Ähnliche Situationen erleben im Prinzip auch die gecasteten Models an den Ständen der Spieleentwickler in Köln. Sie werden von Agenturen bezahlt, in passenden Outfits Interessierte anzulocken. Sobald die große Masse in der Halle ist, werden auch sie zur Zielscheibe der Täter. Sie drängen sich den jungen Frauen auf, fotografieren sie und grapschen, nur: »Generell ist unsere einzige Regel, höflich zu bleiben. Wir sind angehalten, uns zu wehren, die Verantwortlichen der Agenturen und die Security ist immer in der Nähe, falls wir selbst nicht mit den Typen fertig werden.« Angelica* macht den Job schon seit einiger Zeit, kennt sich aus. Als Model hat man laut ihrer Aussage auf den Messen meistens weniger Probleme als die Frauen, die nicht im Fokus des Sicherheitskonzepts stehen. Man muss auch keine freizügig gekleidete Cosplayerin sein, um auf der Messe in seinem Wohlbefinden bedroht zu sein. Im Internet kursieren sogar Ratgeber, wie man die Gamescom möglichst ohne sexuelle Übergriffe erleben kann.

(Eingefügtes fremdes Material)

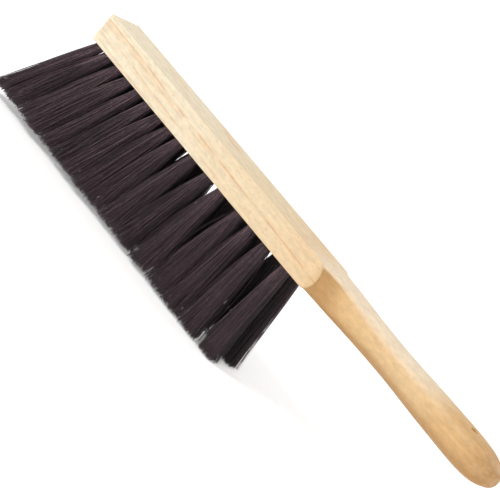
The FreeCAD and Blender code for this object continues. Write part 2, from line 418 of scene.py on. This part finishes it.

Das alles sind prinzipiell keine Phänomene, die spezifisch für die Gamerszene oder die Gamescom sind, aber der Umgang mit den Problemen, die schon seit Jahren bekannt sind, zeigt doch, wie unwichtig der Branche weibliche Spielerinnen, ja Kundinnen ihres 1,5 Milliarden Euro Marktes (in Deutschland) sind, wenn seit Jahren so wenig für die Verbesserung ihres Wohlbefindens getan wird. Wenn Männer sich ungestraft so verhalten können und Youtuber das Ganze auch noch aufnehmen und dafür noch Sponsorengelder kassieren. Die Szene hat ein strukturelles Problem mit Sexismus und muss dieses endlich angehen, damit die Gamescom nicht nur für weiße cis-Männer ein Ort der Freude ist. Denn es heißt doch: »Vielfalt gewinnt«.